— Given instruction —
The data must be written out once more, precisely as given.

** begin **

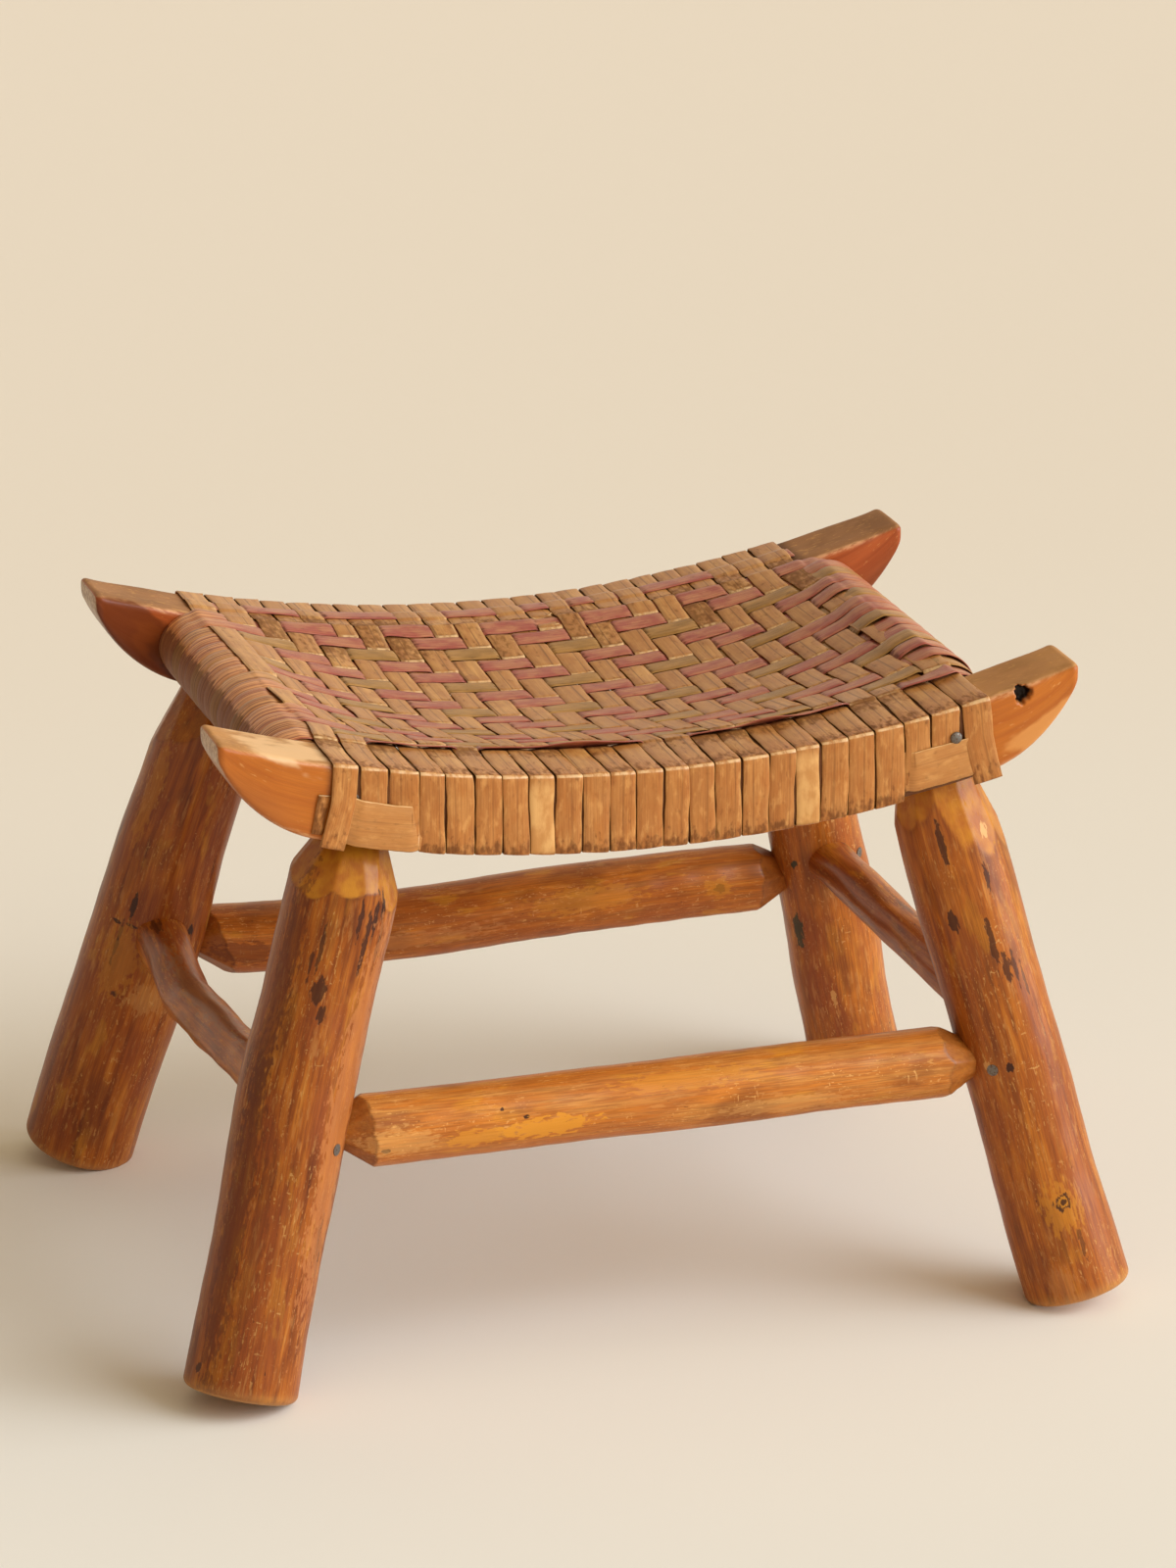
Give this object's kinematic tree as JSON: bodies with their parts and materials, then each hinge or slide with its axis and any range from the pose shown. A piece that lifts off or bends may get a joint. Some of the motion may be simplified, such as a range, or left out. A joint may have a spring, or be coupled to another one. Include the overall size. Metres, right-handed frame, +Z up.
{
  "type": "saddle stool",
  "caption": "Rustic saddle-seat stool: curved rails with upturned horns, splayed round-wood legs, pencil-point stretchers and a twill-woven splint seat.",
  "frame": {"origin": "bottom centre of the stool's bounding box, on the floor", "axes": "+X along the two saddle rails towards the end with the straight pole stretcher, -Y towards the front, the side whose rail has the open knot, +Z up"},
  "size_m": [0.5862, 0.4768, 0.3915],
  "materials": {
    "rail_wood": "sawn and rounded, oiled and varnished, worn pale on the upper edges",
    "end_rail_wood": "peeled round wood under the weave",
    "leg_wood": "peeled round wood under glossy orange-brown varnish, worn yellow in patches",
    "stretcher_wood": "peeled branches under glossy orange-brown varnish",
    "golden_splint": "flat tan splint with fine grain, satin",
    "pink_splint": "flat splint dyed dusty pink, brighter on its edges, satin",
    "olive_splint": "flat splint dyed olive, satin",
    "nail_steel": "dull grey wire nails"
  },
  "bodies": {
    "root": {"front_saddle_rail": "rail_wood", "back_saddle_rail": "rail_wood", "left_end_rail": "end_rail_wood", "right_end_rail": "end_rail_wood", "front_left_leg": "leg_wood", "front_right_leg": "leg_wood", "back_left_leg": "leg_wood", "back_right_leg": "leg_wood", "front_stretcher": "stretcher_wood", "back_stretcher": "stretcher_wood", "left_stretcher": "stretcher_wood", "right_stretcher": "stretcher_wood", "stretcher_nails": "nail_steel", "leg_tenon_nails": "nail_steel", "warp_splint_01": "golden_splint", "warp_splint_02": "golden_splint", "warp_splint_03": "golden_splint", "warp_splint_04": "golden_splint", "warp_splint_05": "golden_splint", "warp_splint_06": "golden_splint", "warp_splint_07": "golden_splint", "warp_splint_08": "golden_splint", "warp_splint_09": "golden_splint", "warp_splint_10": "golden_splint", "warp_splint_11": "golden_splint", "warp_splint_12": "golden_splint", "warp_splint_13": "golden_splint", "warp_splint_14": "golden_splint", "warp_splint_15": "golden_splint", "warp_splint_16": "golden_splint", "warp_splint_17": "golden_splint", "warp_splint_18": "golden_splint", "warp_splint_19": "golden_splint", "warp_splint_20": "golden_splint", "warp_splint_21": "golden_splint", "warp_splint_22": "golden_splint", "warp_splint_23": "golden_splint", "warp_splint_24": "golden_splint", "weft_splint_01": "pink_splint", "weft_splint_02": "pink_splint", "weft_splint_03": "pink_splint", "weft_splint_04": "olive_splint", "weft_splint_05": "pink_splint", "weft_splint_06": "pink_splint", "weft_splint_07": "olive_splint", "weft_splint_08": "pink_splint", "weft_splint_09": "pink_splint", "weft_splint_10": "olive_splint", "weft_splint_11": "pink_splint", "weft_splint_12": "pink_splint", "weft_splint_13": "olive_splint", "weft_splint_14": "pink_splint", "weft_splint_15": "pink_splint", "weft_splint_16": "olive_splint", "weft_splint_17": "pink_splint", "binder_splints": "golden_splint"}
  },
  "joints": []
}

** end **

— Complete response —
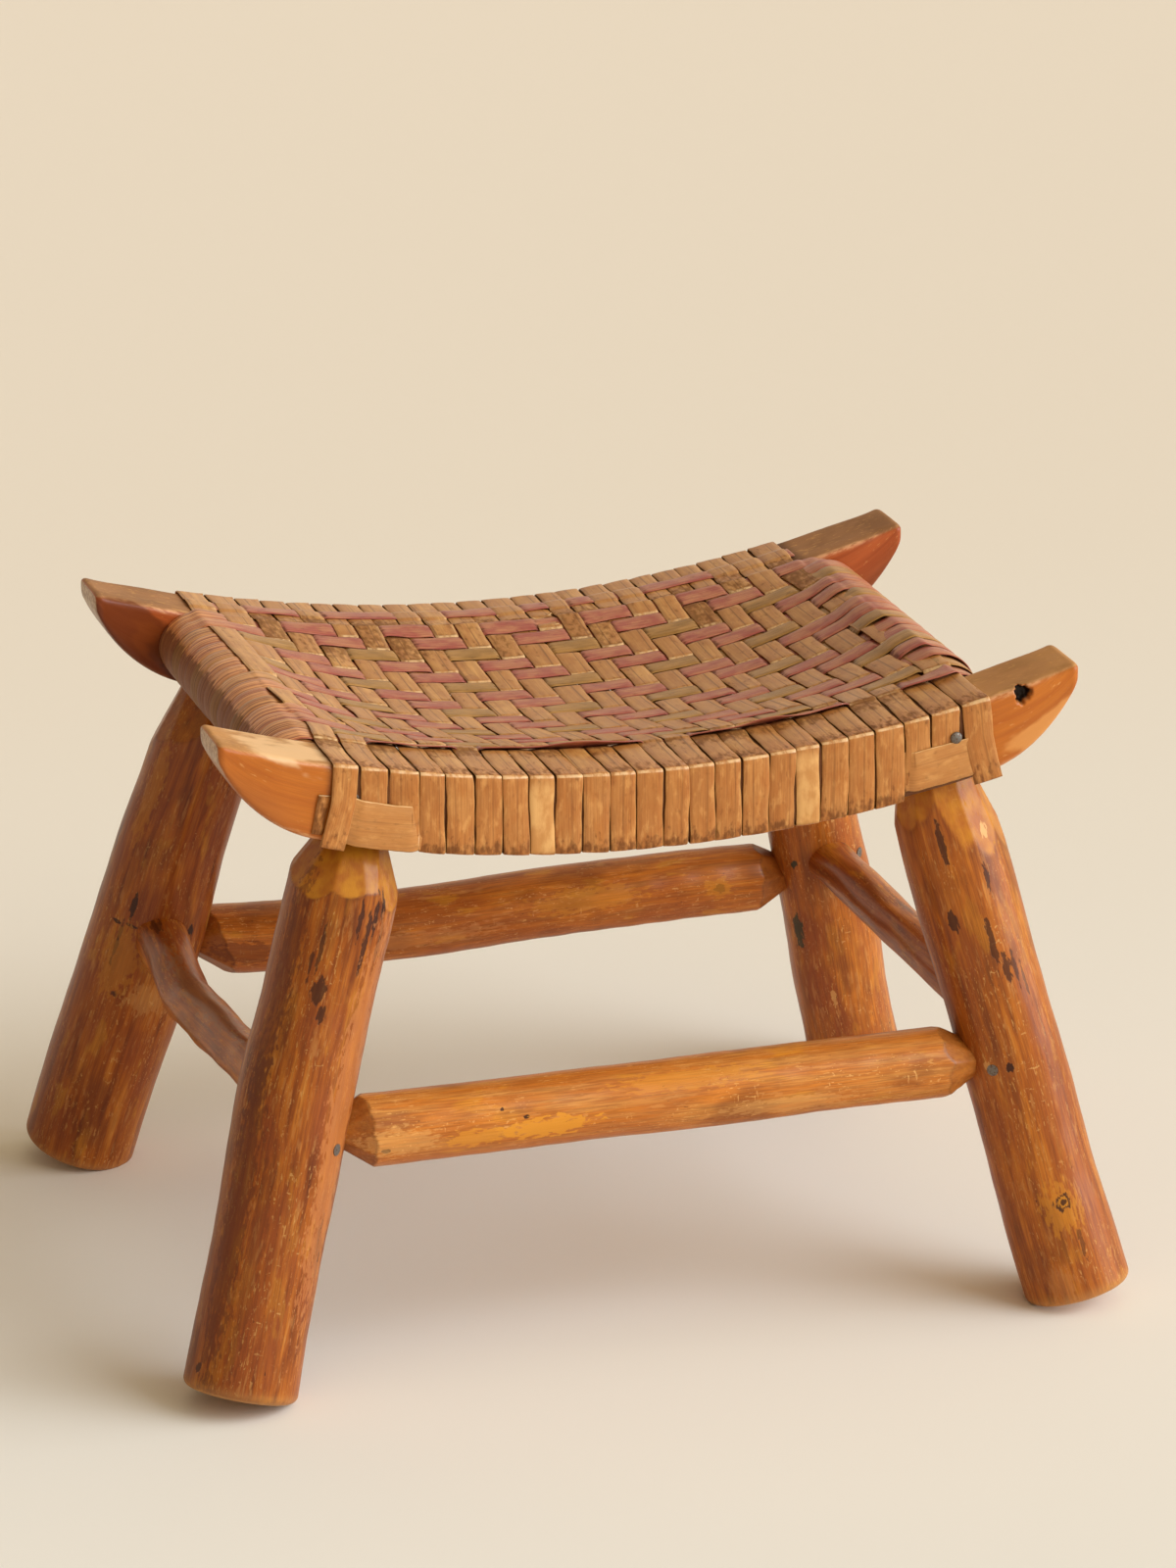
Give this object's kinematic tree as JSON: bodies with their parts and materials, then each hinge or slide with its axis and any range from the pose shown. A piece that lifts off or bends may get a joint. Some of the motion may be simplified, such as a range, or left out. A joint may have a spring, or be coupled to another one. Include the overall size. Metres, right-handed frame, +Z up.
{
  "type": "saddle stool",
  "caption": "Rustic saddle-seat stool: curved rails with upturned horns, splayed round-wood legs, pencil-point stretchers and a twill-woven splint seat.",
  "frame": {"origin": "bottom centre of the stool's bounding box, on the floor", "axes": "+X along the two saddle rails towards the end with the straight pole stretcher, -Y towards the front, the side whose rail has the open knot, +Z up"},
  "size_m": [0.5862, 0.4768, 0.3915],
  "materials": {
    "rail_wood": "sawn and rounded, oiled and varnished, worn pale on the upper edges",
    "end_rail_wood": "peeled round wood under the weave",
    "leg_wood": "peeled round wood under glossy orange-brown varnish, worn yellow in patches",
    "stretcher_wood": "peeled branches under glossy orange-brown varnish",
    "golden_splint": "flat tan splint with fine grain, satin",
    "pink_splint": "flat splint dyed dusty pink, brighter on its edges, satin",
    "olive_splint": "flat splint dyed olive, satin",
    "nail_steel": "dull grey wire nails"
  },
  "bodies": {
    "root": {"front_saddle_rail": "rail_wood", "back_saddle_rail": "rail_wood", "left_end_rail": "end_rail_wood", "right_end_rail": "end_rail_wood", "front_left_leg": "leg_wood", "front_right_leg": "leg_wood", "back_left_leg": "leg_wood", "back_right_leg": "leg_wood", "front_stretcher": "stretcher_wood", "back_stretcher": "stretcher_wood", "left_stretcher": "stretcher_wood", "right_stretcher": "stretcher_wood", "stretcher_nails": "nail_steel", "leg_tenon_nails": "nail_steel", "warp_splint_01": "golden_splint", "warp_splint_02": "golden_splint", "warp_splint_03": "golden_splint", "warp_splint_04": "golden_splint", "warp_splint_05": "golden_splint", "warp_splint_06": "golden_splint", "warp_splint_07": "golden_splint", "warp_splint_08": "golden_splint", "warp_splint_09": "golden_splint", "warp_splint_10": "golden_splint", "warp_splint_11": "golden_splint", "warp_splint_12": "golden_splint", "warp_splint_13": "golden_splint", "warp_splint_14": "golden_splint", "warp_splint_15": "golden_splint", "warp_splint_16": "golden_splint", "warp_splint_17": "golden_splint", "warp_splint_18": "golden_splint", "warp_splint_19": "golden_splint", "warp_splint_20": "golden_splint", "warp_splint_21": "golden_splint", "warp_splint_22": "golden_splint", "warp_splint_23": "golden_splint", "warp_splint_24": "golden_splint", "weft_splint_01": "pink_splint", "weft_splint_02": "pink_splint", "weft_splint_03": "pink_splint", "weft_splint_04": "olive_splint", "weft_splint_05": "pink_splint", "weft_splint_06": "pink_splint", "weft_splint_07": "olive_splint", "weft_splint_08": "pink_splint", "weft_splint_09": "pink_splint", "weft_splint_10": "olive_splint", "weft_splint_11": "pink_splint", "weft_splint_12": "pink_splint", "weft_splint_13": "olive_splint", "weft_splint_14": "pink_splint", "weft_splint_15": "pink_splint", "weft_splint_16": "olive_splint", "weft_splint_17": "pink_splint", "binder_splints": "golden_splint"}
  },
  "joints": []
}